DEPOIMENTO E CRÍTICA - No seu livro, Boetsch questiona a condução do caso pela Justiça
ISTOÉ - Isso tem sido uma constante?
Boetsch - Desde esse primeiro acidente, as pessoas puderam constatar que, em quase todas as quedas de Airbus, é sempre o erro humano que explica o acidente: Habsheim, Bangalore, Estrasburgo, Varsóvia, Nagoya, Toulouse, Paris, Bucareste, Taipé, Tailândia, Filipinas, Sotchi, São Paulo...
ISTOÉ - Quais são os problemas imediatos que os sobreviventes e as famílias das vítimas enfrentam?
Boetsch - Mesmo se as autoridades se mostram cuidadosas com as famílias piloe a imprensa acompanha tudo, como tem sido no caso do voo AF447, o esquecimento chega rápido.

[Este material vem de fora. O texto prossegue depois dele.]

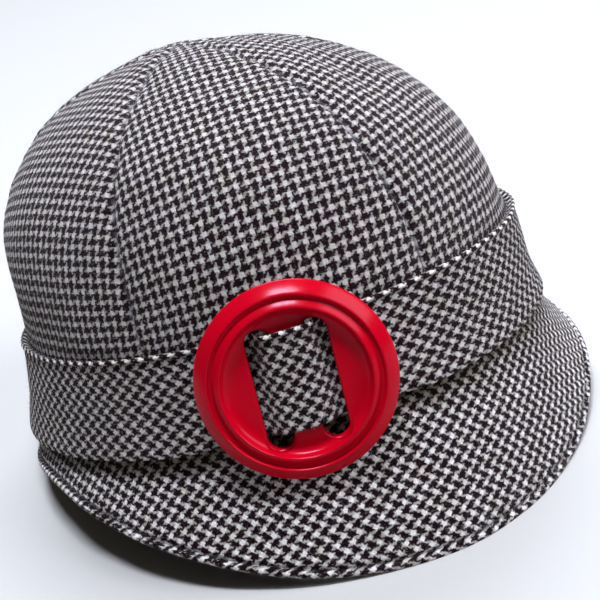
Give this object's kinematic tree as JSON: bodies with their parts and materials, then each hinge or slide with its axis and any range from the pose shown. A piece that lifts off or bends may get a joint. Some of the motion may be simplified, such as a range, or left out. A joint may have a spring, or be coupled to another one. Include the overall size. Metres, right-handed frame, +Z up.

Os aborrecimentos, as preocupações, os processos, as dificuldades financeiras tornam-se habituais e são enfrentados de forma solitária. É esse infelizmente o destino de todos os sobreviventes e de todas as famílias de vítimas.
ISTOÉ - O sr. passou por tratamentos psicológicos depois do acidente?
Boetsch - Não, não e não. Naquela época não existia o chamado apoio psicológico. Cada um deveria se esforçar ele mesmo para se livrar do trauma. Nos encontros com a seguradora da Air France para tratar da indenização eu perguntei se seríamos recompensados pelos danos psicológicos. Eles responderam: não espere isso porque no futuro, diante de outro acidente, todas as vítimas vão reclamar indenizações desse tipo. Mas fomos adiante e a seguradora teve que pagar o equivalente a 10 mil francos, em 1990.
ISTOÉ - Como o sr. começou a voar novamente?
Boetsch - A Air France deu passagens gratuitas para que as vítimas se livrassem do medo de voar. Foi a primeira vez que isso aconteceu na aviação comercial. Consegui, então, como a maior parte dos sobreviventes, mas não todos, subir novamente em um avião. Os bilhetes oferecidos me permitiram fazer viagens longas aos EUA, ao Canadá e à Polinésia Francesa.
ISTOÉ - Quando possível, escolhe outro meio de transporte?
Boetsch - Fazendo as contas, o avião ainda é o meio mais prático de viajar. Além disso, me convenci de que as probabilidades de passar por um segundo acidente são mínimas. Ainda assim, escolho minha companhia e os aviões em que voo.